If my product is labeled "0.0%" in Germany, can I use the same label in the US?
No. US labels must meet FDA (or TTB) formatting requirements — Nutrition Facts panel, US customary net quantity units, specific allergen declarations, and English-language ingredient list. The "0.0%" ABV claim itself may be accurate, but virtually every other label element will need to be adapted for US compliance. See FDA Labeling Checklist.
What's the penalty for using "alcohol-free" on a malt beverage without TTB approval?
The TTB can deny or revoke COLA approval, barring the product from interstate commerce. Post-market enforcement can include mandatory recalls, civil penalties, and injunctive action. The severity depends on the nature and duration of the violation. This is general information, not legal advice — verify with TTB.gov.
Does the "non-alcoholic" qualifier — "contains less than 0.5% alcohol by volume" — need to appear in a specific font size?

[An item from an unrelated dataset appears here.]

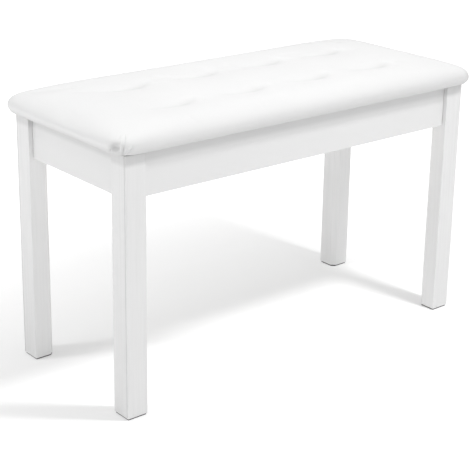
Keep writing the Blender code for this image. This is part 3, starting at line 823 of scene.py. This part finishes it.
def corner_push(point):
    """How far the pleats of the nearest corner move a point of the leather out."""
    side_x, side_y, angle, reach = corner_at(point)
    if not -PLEAT_MARGIN < angle < 90 + PLEAT_MARGIN or reach < PLEAT_START:
        return 0.0
    front_left = side_x < 0 and side_y < 0
    pleats = FRONT_LEFT_PLEATS if front_left else PLAIN_PLEATS
    turned = angle if side_x * side_y > 0 else 90 - angle
    strength = smoothstep(PLEAT_START, PLEAT_START + PLEAT_RAMP, reach)
    return pleat_push(turned, point.z, strength, pleats)


def pull_depth(x, y):
    """How deep the small pulls along the edges are at a point."""
    depth = 0.0
    for at_x, at_y, turn, length, deep in EDGE_PULLS:
        dx = x - at_x
        dy = y - at_y
        if abs(dx) > 2 * length or abs(dy) > 2 * length:
            continue
        along = dx * math.cos(math.radians(turn)) + dy * math.sin(math.radians(turn))
        across = -dx * math.sin(math.radians(turn)) + dy * math.cos(math.radians(turn))
        depth += deep * bell(along, length / 2) * bell(across, PULL_WIDTH)
    return depth


def carve(mesh):
    """The sharp lines that no blowing up makes: the folds' creases, the corners' pleats, the pulls."""
    moves = []
    for vertex in mesh.vertices:
        x, y, z = vertex.co
        out = vertex.normal
        if z - LID_BOTTOM < FLAT_HEM:
            continue
        move = corner_push(vertex.co)
        if out.z > FACING_UP:
            for share, behind in tufts_at(x, y):
                move -= CREASE_DEPTH * fold_strength(share) * bell(behind, CREASE_WIDTH)
        move -= pull_depth(x, y) * smoothstep(0.0, 0.5, out.z)
        if move:
            moves.append((vertex.index, out.copy() * move))
    for index, move in moves:
        mesh.vertices[index].co += move


def close_below(mesh):
    """Close the leather's open middle with one flat face, between the dust cloth and the board."""
    work = bmesh.new()
    work.from_mesh(mesh)
    rim = [edge for edge in work.edges if edge.is_boundary]
    bmesh.ops.holes_fill(work, edges=rim, sides=0)
    work.to_mesh(mesh)
    work.free()


def fold_shade_at(fold):
    """How much painted shade a point gets: a wide band on a tuft's deep right arm, a thin line on its
    left one.
    """
    share, behind = fold
    strength = fold_strength(share)
    return strength**FOLD_SHADE_FADE * bell(behind, FOLD_SHADE_WIDTH * (FOLD_SHADE_THIN + FOLD_SHADE_SPREAD * strength))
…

TTB regulations specify that the qualifier must appear on the label with conspicuity sufficient to be legible. The specific size requirements are set out in 27 CFR Part 7 (malt beverages). Counsel with TTB label experience can advise on placement and sizing for COLA submission. This is general information, not legal advice.
My product is 0.05% ABV — can I call it "non-alcoholic" or "0.0%"?
At 0.05% ABV, "non-alcoholic" (with the required qualifier for malt products) is appropriate. Claiming "0.0%" would be inaccurate and potentially a misbranding violation — the product is not at zero. Use "contains less than 0.5% alcohol by volume" as the factual qualifier. This is general information, not legal advice.
Where is the official TTB guidance I should read before printing my label?
The TTB published Federal Regulation of Low and No Alcohol Beverages in February 2026. It is the current authoritative reference: ttb.gov/system/files/2026-02/Low-No_Alcohol_Products_for_TTB_web-_FINAL.pdf.